Miami Circle Park

World > Earth > Saving the Miami Circle

Earth - Miami Circle Park

Credit: Carlos Miller / Miami Beach 411

February 24, 2011

After almost 13 years and $27 million dollars, we still don't know what the Miami Circle looks like.

But at least we now have something to show those fools who claim Miami has no history.

Well, it's really not much to show; a neatly manicured circle of limestone rocks at the mouth of the Miami River in a park inaugurated Wednesday; a small patch of land more visible to passing boats than passing cars.

But the Miami Circle is older than the Liberty Bell, so take that history snobs, even if the actual circle does remain underground to protect it from the elements – and the graffiti that would surely have afflicted it had it remained exposed.

History

Discovered almost by accident in 1998, the Miami Circle is estimated to be about 2,000 years old and believed to have been some sort of ceremonial site for the Tequesta Indians, the original inhabitants of Miami, who were discovered by Spanish explorer Juan Ponce de Leon in 1513.

It is from the Tequestas where we get the name Miami. Or more precisely, Mayaimi, meaning “big water,” “open water” or “sweet water,” a reference to the Miami River, which back then, was a rapid flowing body of water connecting the Everglades to Biscayne Bay.

By the time developers dredged the river in the late 19th century to bring the railroad down here, the Tequestas had died off more than 200 years earlier.

And as they developed the land around it, constructing buildings and houses along the river, they emptied sewers into the river, polluting the once thriving river, which had already come to a standstill. And some argue that developers have been defecating on our city’s history ever since.
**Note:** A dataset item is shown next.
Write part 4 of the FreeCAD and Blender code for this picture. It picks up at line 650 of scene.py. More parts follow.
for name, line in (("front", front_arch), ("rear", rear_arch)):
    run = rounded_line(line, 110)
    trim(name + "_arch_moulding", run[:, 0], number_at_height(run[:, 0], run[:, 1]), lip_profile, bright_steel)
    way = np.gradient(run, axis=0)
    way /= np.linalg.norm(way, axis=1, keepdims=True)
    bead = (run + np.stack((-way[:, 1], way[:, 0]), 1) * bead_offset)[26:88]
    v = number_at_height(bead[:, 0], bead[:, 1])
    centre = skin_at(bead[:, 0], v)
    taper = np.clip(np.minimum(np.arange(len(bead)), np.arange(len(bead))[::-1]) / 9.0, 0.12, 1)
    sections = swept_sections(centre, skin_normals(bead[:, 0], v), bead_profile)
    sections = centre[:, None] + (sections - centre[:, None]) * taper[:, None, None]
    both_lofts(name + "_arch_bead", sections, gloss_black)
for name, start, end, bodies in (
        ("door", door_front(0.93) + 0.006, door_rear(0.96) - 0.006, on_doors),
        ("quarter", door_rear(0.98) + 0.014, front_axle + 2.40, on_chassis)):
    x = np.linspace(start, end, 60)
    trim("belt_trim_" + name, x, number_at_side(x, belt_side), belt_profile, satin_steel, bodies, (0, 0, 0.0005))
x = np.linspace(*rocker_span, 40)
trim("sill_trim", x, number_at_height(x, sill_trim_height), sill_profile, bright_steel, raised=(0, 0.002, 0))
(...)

They developed the swampland so fast that Miami seemingly became a city overnight, hence the nickname, The Magic City.

Discovery

It was through yet another wave of development that unearthed the Miami Circle.

In 1998, construction workers were demolishing a 1950s apartment building to make room for another luxury high-rise condo.
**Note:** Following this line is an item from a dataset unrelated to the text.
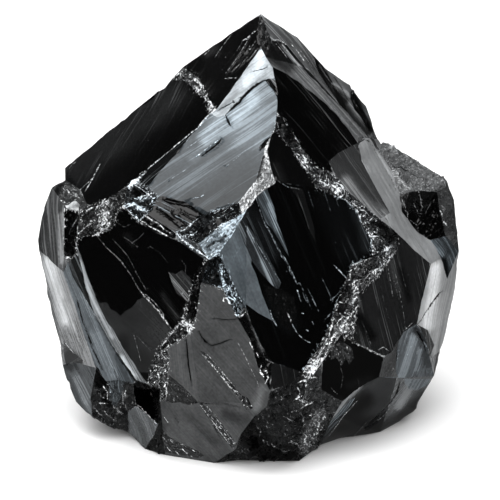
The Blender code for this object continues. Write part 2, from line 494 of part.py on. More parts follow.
def chunk():
    """The whole stone as one object."""
    points, triangles, pane, names = surveyed_stone()
    points[:, :2] -= (points[:, :2].min(axis=0) + points[:, :2].max(axis=0)) / 2
    borders = points[pane_borders(triangles, pane)]
    is_rough = np.array([name in ROUGH_PANES for name in names])
    limit = np.where(is_rough, SEAM_EDGE, PANE_EDGE)
    limit[names.index("base")] = BASE_EDGE
    for _ in range(SPLIT_ROUNDS):
        points, triangles, pane = split_long_edges(points, triangles, pane, limit)
    fixed = np.zeros(len(points), bool)
    fixed[pane_borders(triangles, pane)] = True
    points = evened(points, triangles, fixed)
    rough = mean_at_points(is_rough[pane], triangles, len(points))
    on_base = np.zeros(len(points), bool)
    on_base[triangles[pane == names.index("base")]] = True
    points = relieved(points, triangles, rough, (borders[:, 0], borders[:, 1]), on_base)
    mesh = bpy.data.meshes.new("obsidian_chunk")
    mesh.from_pydata((points * MM).tolist(), [], triangles.tolist())
    mesh.materials.append(volcanic_glass())
    stone = bpy.data.objects.new("obsidian_chunk", mesh)
    bpy.context.scene.collection.objects.link(stone)


for leftover in list(bpy.data.objects):
    bpy.data.objects.remove(leftover)
chunk()
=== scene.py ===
"""A free-standing chunk of black obsidian on a pale floor under soft studio light."""

import bpy
import numpy as np
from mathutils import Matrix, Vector, geometry


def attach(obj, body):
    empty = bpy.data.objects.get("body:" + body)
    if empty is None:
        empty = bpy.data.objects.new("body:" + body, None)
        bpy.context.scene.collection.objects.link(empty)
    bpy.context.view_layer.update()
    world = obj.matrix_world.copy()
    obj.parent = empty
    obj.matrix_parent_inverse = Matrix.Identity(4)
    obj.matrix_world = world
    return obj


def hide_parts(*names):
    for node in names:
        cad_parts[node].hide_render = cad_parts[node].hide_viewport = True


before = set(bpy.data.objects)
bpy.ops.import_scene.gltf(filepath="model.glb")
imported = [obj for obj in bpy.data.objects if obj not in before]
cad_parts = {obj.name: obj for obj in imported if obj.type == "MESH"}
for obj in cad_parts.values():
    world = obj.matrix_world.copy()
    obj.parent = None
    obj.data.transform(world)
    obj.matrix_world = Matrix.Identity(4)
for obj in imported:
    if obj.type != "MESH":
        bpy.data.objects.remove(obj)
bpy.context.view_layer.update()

# The stone as it broke. Volcanic glass has no grain, so it parts in broad, nearly flat shells, and where
# the breaks meet it is crushed into seams. It is surveyed from one station in front: each corner by how
# far across and up it lies on a sighting plane that leans back, and how deep behind the middle, in mm.

MM = 0.001
STATION_DISTANCE = 600.0
STATION_RISE = np.radians(15.0)
STATION_AIM = 33.8
SIGHT = np.array([0.0, np.cos(STATION_RISE), -np.sin(STATION_RISE)])
ACROSS = np.array([1.0, 0.0, 0.0])
LEANING_UP = np.array([0.0, np.sin(STATION_RISE), np.cos(STATION_RISE)])
STATION = STATION_AIM * LEANING_UP - STATION_DISTANCE * SIGHT

FLATTEN_ROUNDS = 30
KEEP_SIGHTED = 0.02
ROUGH_WEIGHT = 0.1
GROUND_SLACK = 0.01
FILL_INSIDE = 1
CORNERS_MERGE_WITHIN = 1e-7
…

The developer, Michael Baumann, was trying to rush the project without going through the required archeological field survey.
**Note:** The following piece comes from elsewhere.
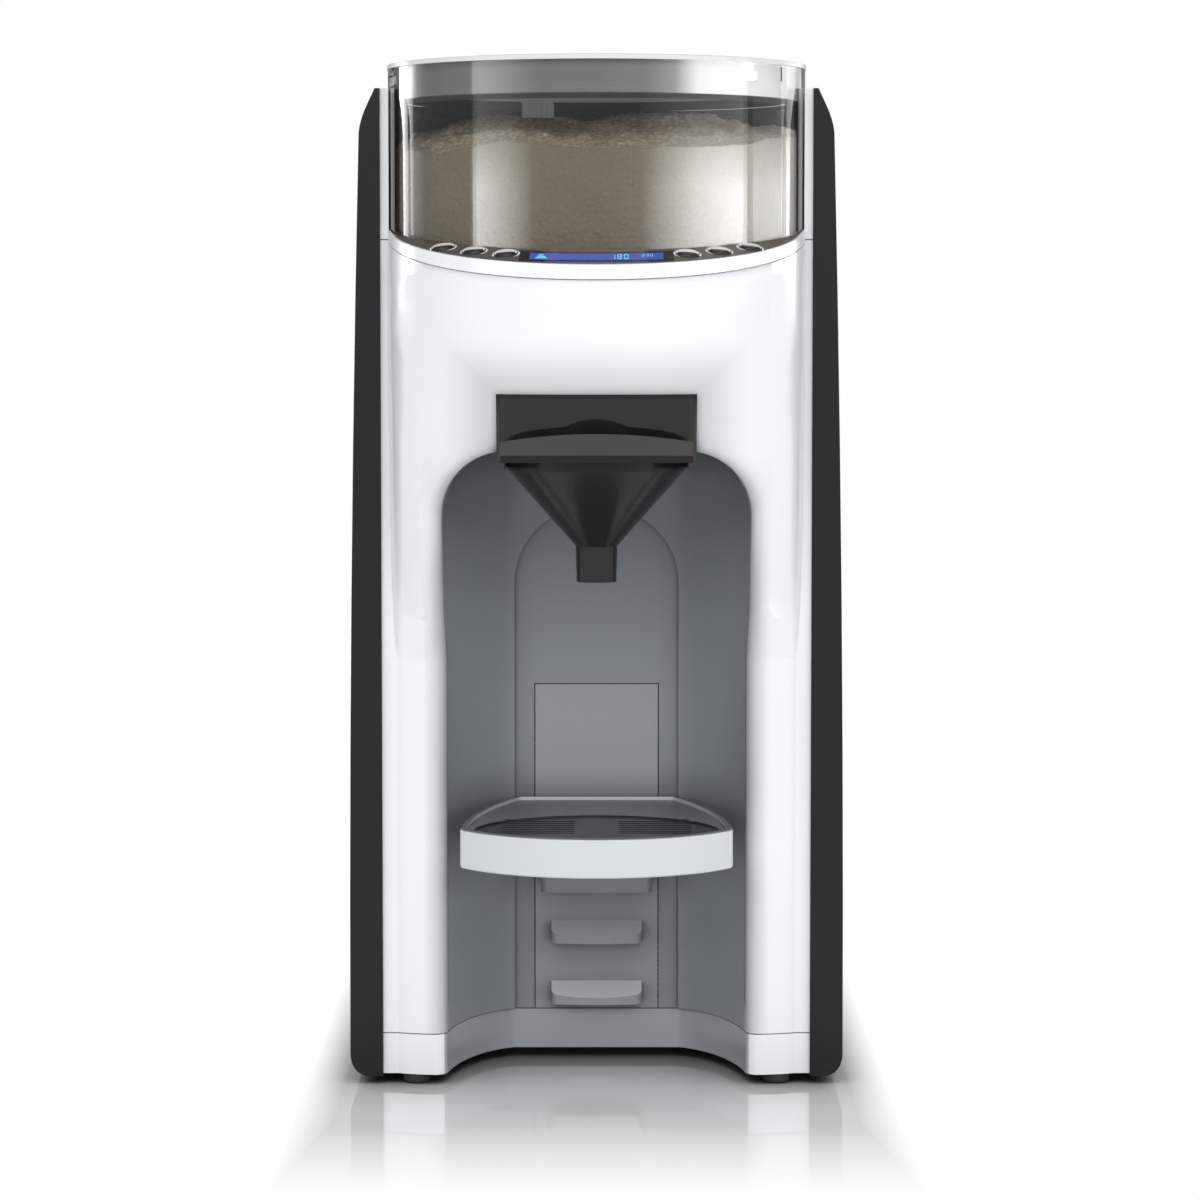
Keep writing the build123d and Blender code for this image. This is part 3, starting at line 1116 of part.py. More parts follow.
export_step(rear_housing.part, "parts/rear_housing.step")

with BuildPart() as cord_gland:
    with Locations((GLAND_X, BACK, GLAND_Z)):
        Cylinder(GLAND_RADIUS, GLAND_LENGTH, rotation=(90, 0, 0), align=HANGING)
        Cylinder(GLAND_NECK - PIN_FIT, 2 * REAR_WALL, rotation=(90, 0, 0),
                 align=STANDING)
        Cylinder(GLAND_BORE, 6 * REAR_WALL, rotation=(90, 0, 0), mode=Mode.SUBTRACT)
cord_gland.part.label = "cord_gland"
export_step(cord_gland.part, "parts/cord_gland.step")

# ---- water tank, its lid, valve and seat ---------------------------------------------------------

TANK_HALF = FLANGE_HALF - REAR_WALL - TANK_FIT
TANK_FRONT = SPINE_Y + REAR_WALL + TANK_FIT
TANK_BOTTOM = SHELF_TOP + LID_FIT
TANK_MID = (TANK_FRONT + TANK_BACK) / 2
LUG_CENTRE = KNUCKLE + HINGE_LUG / 2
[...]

Bob Carr, who was director of the Miami-Dade County Historic Preservation Division at the time, pressed the issue and began excavating the property, eventually discovering the Miami Circle - a 38-foot diameter of limestone marked by 24 holes.

Baumann wasn’t about to let an important historical discovery halt his project, so he kindly offered to move the Miami Circle to another area, an idea that Miami then-Mayor Joe Carollo supported, who some argue did his fair share of defecating on our city.

The county eventually sued and was able to halt the project.

Baumann, who had purchased the property for $8.5 million, offered to sell it to the county for $50 million, but eventually felt charitable and accepted $26.7 million.

Dedication

On Wednesday, politicians, archeologists and a Native American spiritualist were on hand to dedicate the opening of the new Miami Circle park on the south side of the mouth of the Miami River.

It might not be grandiose, especially compared to the high-rises surrounding it, but it is where the magic all started in this crazy city of ours.

Now the challenge is whether we can maintain it without defecating all over it.

For once, let’s not let history repeat itself.